Davantage sensible à l’image et au son qu’au scénario, par ma sensibilité, ma profession et mon rapport à l’image, l’ambiance visuelle se crée par la nature sublimée, au sens où elle représente à la fois pour le spectateur une forte prégnance attirante et un danger qui le menace constamment. Le son, menaçante présence dans le silence des images, élégant, minimal, inquiète et participe de l’inconfort que peut générer les actions.
Le décor, tantôt intérieur dans cette ferme isolée d’agriculteurs, aux cadres, contours, délimitations et fenêtres récurants, tantôt extérieur, balayés par une dominante colorée aux tons froids, l’opacité du brouillard et le vent, leitmotiv chez Bela Tarr, producteur du film, plongent le spectateur dans une inquiétante ambiance, où, au fur et à mesure, l’espoir et le « happy end » disparaissent.
Lamb, convaincant dans son rôle de petit mutant fragile et menacé, (je ne rentrerai pas dans les partis-pris spécistes ou anti-), Maria, interprétée avec force par Noomi Rapace, aussi forte que la nature froide et aride, et son mari dont le jeu paraît bien pâle.

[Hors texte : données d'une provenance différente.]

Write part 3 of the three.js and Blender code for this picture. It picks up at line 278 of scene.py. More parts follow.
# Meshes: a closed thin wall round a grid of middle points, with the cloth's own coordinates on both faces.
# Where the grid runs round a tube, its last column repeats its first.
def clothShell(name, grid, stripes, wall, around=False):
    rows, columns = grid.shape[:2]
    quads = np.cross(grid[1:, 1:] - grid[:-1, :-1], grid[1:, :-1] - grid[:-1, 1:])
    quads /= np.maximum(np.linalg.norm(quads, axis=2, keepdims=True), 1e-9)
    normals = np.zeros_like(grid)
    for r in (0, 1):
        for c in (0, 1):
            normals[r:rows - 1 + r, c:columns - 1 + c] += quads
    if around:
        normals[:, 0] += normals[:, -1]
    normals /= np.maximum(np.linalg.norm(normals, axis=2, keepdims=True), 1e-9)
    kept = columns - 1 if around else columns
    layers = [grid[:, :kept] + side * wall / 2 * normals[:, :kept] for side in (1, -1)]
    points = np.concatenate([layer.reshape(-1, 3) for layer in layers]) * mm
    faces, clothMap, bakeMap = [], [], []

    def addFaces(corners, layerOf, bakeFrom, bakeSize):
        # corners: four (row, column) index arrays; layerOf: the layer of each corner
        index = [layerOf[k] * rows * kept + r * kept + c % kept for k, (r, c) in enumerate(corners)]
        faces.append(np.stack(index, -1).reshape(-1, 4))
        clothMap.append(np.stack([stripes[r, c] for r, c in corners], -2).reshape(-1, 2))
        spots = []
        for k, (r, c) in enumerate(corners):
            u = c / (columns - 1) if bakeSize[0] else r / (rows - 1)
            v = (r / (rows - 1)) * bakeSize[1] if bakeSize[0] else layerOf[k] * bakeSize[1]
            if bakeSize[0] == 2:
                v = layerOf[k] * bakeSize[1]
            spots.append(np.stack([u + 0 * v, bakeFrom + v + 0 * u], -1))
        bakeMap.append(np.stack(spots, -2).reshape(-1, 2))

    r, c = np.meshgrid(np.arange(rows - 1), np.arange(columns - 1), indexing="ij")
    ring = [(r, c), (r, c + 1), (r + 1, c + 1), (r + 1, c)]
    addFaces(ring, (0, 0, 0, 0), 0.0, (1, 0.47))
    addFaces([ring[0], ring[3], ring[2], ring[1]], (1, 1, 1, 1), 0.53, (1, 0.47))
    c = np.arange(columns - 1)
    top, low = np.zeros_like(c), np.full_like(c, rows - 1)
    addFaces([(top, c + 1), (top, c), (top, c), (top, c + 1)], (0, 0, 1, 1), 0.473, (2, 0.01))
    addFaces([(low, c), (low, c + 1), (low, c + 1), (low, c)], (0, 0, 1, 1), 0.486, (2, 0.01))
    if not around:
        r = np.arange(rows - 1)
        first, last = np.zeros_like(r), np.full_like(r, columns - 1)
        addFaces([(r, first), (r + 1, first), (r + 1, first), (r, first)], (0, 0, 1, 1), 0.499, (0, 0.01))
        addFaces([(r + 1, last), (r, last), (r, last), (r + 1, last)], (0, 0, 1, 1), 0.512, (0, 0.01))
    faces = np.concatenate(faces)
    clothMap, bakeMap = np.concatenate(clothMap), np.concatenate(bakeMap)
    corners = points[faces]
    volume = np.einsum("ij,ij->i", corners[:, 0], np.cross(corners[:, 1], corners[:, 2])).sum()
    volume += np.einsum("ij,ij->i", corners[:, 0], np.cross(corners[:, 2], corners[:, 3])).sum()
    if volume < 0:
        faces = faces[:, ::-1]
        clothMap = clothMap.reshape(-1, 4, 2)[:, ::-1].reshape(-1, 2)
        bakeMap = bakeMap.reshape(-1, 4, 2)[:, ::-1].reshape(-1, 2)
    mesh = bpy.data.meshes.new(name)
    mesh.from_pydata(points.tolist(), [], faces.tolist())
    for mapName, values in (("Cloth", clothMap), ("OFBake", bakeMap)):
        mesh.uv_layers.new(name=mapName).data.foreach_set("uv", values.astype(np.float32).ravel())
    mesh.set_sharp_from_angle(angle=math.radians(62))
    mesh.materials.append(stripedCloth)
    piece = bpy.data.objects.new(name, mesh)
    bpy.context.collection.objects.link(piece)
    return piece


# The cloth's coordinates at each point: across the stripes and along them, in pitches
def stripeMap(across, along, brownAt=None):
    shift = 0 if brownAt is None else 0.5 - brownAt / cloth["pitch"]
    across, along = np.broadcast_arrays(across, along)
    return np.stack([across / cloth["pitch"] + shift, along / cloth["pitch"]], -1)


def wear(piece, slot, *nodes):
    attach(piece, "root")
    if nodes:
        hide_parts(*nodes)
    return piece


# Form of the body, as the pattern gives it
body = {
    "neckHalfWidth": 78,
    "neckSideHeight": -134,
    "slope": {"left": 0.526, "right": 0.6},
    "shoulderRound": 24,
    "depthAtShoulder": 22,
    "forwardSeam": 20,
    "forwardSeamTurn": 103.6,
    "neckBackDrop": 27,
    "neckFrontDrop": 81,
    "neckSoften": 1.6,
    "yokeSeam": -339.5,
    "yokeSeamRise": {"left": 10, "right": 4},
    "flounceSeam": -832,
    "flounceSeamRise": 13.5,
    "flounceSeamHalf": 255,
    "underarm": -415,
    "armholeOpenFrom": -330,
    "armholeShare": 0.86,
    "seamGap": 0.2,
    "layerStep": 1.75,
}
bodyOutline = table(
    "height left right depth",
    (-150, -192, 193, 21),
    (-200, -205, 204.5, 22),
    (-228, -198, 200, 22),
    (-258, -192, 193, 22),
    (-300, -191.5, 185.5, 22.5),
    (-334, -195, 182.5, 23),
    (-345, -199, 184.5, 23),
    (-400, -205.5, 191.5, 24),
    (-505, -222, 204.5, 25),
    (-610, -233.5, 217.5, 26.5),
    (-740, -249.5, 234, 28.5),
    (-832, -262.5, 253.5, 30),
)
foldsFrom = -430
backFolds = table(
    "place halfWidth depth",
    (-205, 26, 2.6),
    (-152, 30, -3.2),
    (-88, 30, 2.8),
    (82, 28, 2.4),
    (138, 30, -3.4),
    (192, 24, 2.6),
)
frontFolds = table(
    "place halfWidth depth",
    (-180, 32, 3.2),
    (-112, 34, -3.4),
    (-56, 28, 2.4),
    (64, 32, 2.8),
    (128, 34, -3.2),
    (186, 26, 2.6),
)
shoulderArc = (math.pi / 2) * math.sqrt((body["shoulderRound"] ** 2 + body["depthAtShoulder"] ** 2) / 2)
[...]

La bête, dévoilée au dénouement en quelques plans rapides (Etait-ce vraiment nécessaire de la montrer ? D’apporter et d’imposer des réponses au spectateur? ) dont on comprend le lien viscéral avec la nature et sa beauté ineffable mais aussi son effroyable menace pour l’humain, disparait comme elle est venue. Le film s’ouvre sur l’omniprésence de la bête (mais son absence physique à l’écran) amenée par un plan plongé dans le brouillard épais et dont on devine le danger par la bande son illustrant la créature monstrueuse en rut, dotée d’une force sans équivalence face à un homme bien fragile et ténu qui tente de s’approcher. La bête, féroce, sauvage, comme le paysage dans lequel elle évolue, a la faiblesse de ne pas pouvoir entrer dans les bâtiments d’habitation du couple de fermiers mais ne peut accéder qu’à l’étable, comme si la maison du couple était protégée de toute entité déviante, du diable? On sent peut-être un intérêt pour le réalisateur de pointer du doigt, de manière subtile, un rapport au sens sacrificiel, avec la petite brebis mi-fillette mi-animal, et un rapport distancié avec la question de l’Incarnation divine.

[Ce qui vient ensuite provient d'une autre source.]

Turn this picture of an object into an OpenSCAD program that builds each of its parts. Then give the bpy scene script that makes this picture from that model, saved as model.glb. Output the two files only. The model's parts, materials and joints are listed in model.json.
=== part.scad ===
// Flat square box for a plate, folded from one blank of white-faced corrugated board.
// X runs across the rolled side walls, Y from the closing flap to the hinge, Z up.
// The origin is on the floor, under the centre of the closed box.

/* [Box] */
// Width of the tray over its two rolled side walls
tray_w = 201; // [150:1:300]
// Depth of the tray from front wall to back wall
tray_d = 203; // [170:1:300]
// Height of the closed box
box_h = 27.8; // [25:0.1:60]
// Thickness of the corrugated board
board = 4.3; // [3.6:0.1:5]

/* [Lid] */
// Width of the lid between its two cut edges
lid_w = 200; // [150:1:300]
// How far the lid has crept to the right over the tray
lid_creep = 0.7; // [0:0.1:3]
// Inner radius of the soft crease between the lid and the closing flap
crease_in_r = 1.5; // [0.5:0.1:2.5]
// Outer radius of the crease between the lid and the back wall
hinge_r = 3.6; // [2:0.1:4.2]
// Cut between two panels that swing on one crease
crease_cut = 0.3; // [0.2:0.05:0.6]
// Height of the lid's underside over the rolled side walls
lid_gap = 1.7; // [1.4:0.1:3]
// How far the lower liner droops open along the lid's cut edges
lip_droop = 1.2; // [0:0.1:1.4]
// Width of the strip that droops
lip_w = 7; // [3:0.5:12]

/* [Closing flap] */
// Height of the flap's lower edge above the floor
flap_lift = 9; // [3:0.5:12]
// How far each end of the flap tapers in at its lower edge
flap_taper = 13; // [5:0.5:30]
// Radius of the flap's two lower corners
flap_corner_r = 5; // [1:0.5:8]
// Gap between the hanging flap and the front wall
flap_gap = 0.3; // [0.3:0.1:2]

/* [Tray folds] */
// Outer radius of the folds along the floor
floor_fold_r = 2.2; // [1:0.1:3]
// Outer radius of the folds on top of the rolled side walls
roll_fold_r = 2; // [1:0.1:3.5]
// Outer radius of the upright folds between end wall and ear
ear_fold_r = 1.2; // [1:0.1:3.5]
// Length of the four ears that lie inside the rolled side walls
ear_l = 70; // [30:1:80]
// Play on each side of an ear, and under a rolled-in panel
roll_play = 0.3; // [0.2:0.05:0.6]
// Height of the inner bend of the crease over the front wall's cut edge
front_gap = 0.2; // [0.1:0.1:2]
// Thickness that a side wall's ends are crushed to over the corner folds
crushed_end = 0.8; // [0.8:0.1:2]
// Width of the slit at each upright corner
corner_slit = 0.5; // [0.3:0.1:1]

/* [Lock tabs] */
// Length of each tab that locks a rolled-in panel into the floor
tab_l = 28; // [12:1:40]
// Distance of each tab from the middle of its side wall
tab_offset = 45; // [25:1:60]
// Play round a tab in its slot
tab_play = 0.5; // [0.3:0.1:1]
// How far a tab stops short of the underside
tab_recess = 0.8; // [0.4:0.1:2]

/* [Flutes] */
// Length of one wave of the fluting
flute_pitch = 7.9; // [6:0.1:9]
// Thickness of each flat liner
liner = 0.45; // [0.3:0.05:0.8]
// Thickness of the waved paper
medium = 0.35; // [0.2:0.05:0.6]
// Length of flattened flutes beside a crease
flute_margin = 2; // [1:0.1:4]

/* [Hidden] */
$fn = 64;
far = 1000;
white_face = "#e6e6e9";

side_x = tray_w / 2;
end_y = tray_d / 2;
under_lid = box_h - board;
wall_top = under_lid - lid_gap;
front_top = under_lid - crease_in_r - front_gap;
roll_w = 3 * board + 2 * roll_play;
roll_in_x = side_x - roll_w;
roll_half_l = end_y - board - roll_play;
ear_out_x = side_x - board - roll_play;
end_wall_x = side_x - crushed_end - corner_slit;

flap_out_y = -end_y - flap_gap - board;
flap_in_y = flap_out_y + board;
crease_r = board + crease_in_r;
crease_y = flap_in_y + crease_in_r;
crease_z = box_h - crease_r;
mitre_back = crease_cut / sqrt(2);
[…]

La fascination opérée par ce film se fait, pour moi, dans les infimes détails visuels dissimulés et observables de manière furtive dans différents plans et qui permettent de construire l’intrigue et fonctionne comme indice ou avertissement du danger implicite qui menace la ferme; des tableaux, peintures d’animaux, tantôt fantastique, tantôt réels, des reflets, dont la distorsion physique des acteurs et de la nature, renforce l’approche du fantastique, des photographies dispersées sur les commodes ou une table, de la défunte fillette « Ada », accompagnée d’une brebis ou de son chat.